Related: Motivational Movies for Self-Improvement in 2022

3 Bambi (1942)

Bambi (1942)
Walt Disney Productions

Much more than a cute movie about a fawn and his animal friends, Bambi is a full symphony through the seasons that nature goes through, and a journey through the seasons of conscious life itself. From early childhood under motherhood’s responsible and protective care, to episodes of learning and character testing, to the full shouldering of responsibility when called forth by the father and by circumstance, Bambi ranks among the very best animated works of art.

2 The Motorcycle Diaries (2004)

The Motorcycle Diaries (2004)

Far from being a political film, this story of Che Guevara’s early-life road trip around South America with his friend Alberto Granado is a meditative memoir about places visited and about the feel for people that a young Guevara gets, which is attached to the feel for the natural rural world they live in. On the Machu Picchu, when he comes into contact with the Peruvian natives (while the country has acquired a more Spanish influence), Guevara asks, “How is it possible that I feel nostalgia for a world I never knew?” It’s a feeling he seems to get from the sense of closeness to basic nature coming from the native people he encounters. In addition to being a memorable road movie, The Motorcycle Diaries is also an excellent portrait of real friendship.

1 Into the Wild (2007)

Into the Wild (2007)
Paramount Vantage

Having lost belief in society and people as the source of happiness, due to his upbringing in a tension-filled household with bursts of violence, Christopher McCandless goes on the road without looking back.
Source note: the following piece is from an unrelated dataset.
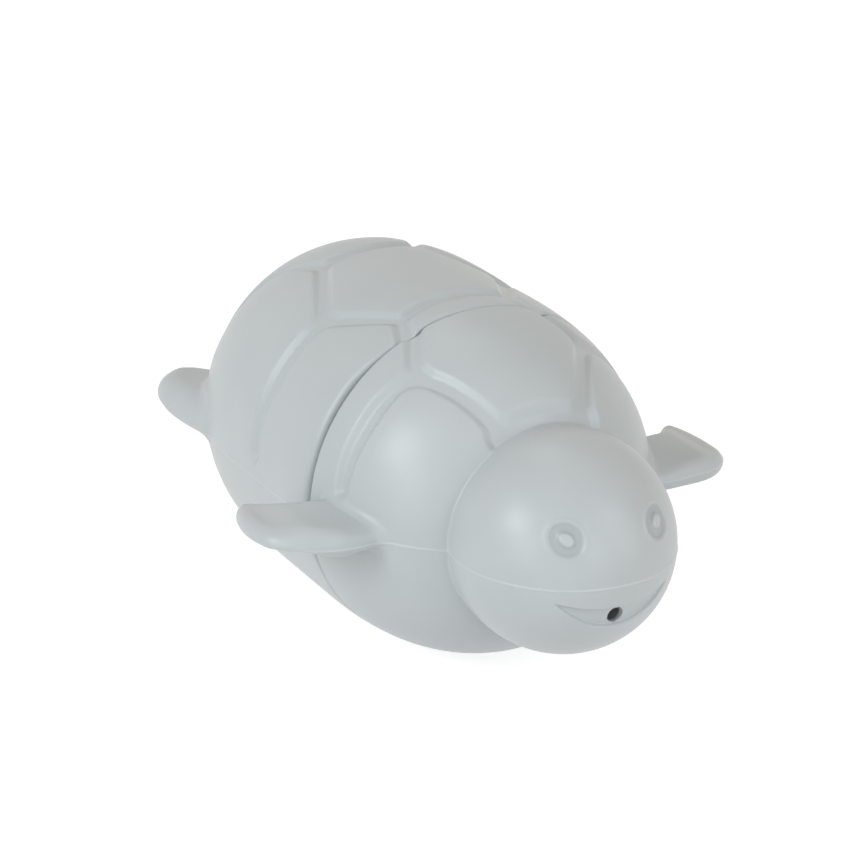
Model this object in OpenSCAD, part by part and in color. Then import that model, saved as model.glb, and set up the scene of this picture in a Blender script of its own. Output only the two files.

His journey will be a long one from bitterness to coming to grips with personal scars. On the way, he reads and writes contemplative poetry, quotes Henry David Thoreau, Leo Tolstoy, and Jack London, and exchanges thoughts with the people he meets. In Into the Wilddirector Sean Penn captures a beauty, a melancholy, and a depth to this journey that’s impossible to describe in words, except by saying that it’s the purest of cinematic feelings.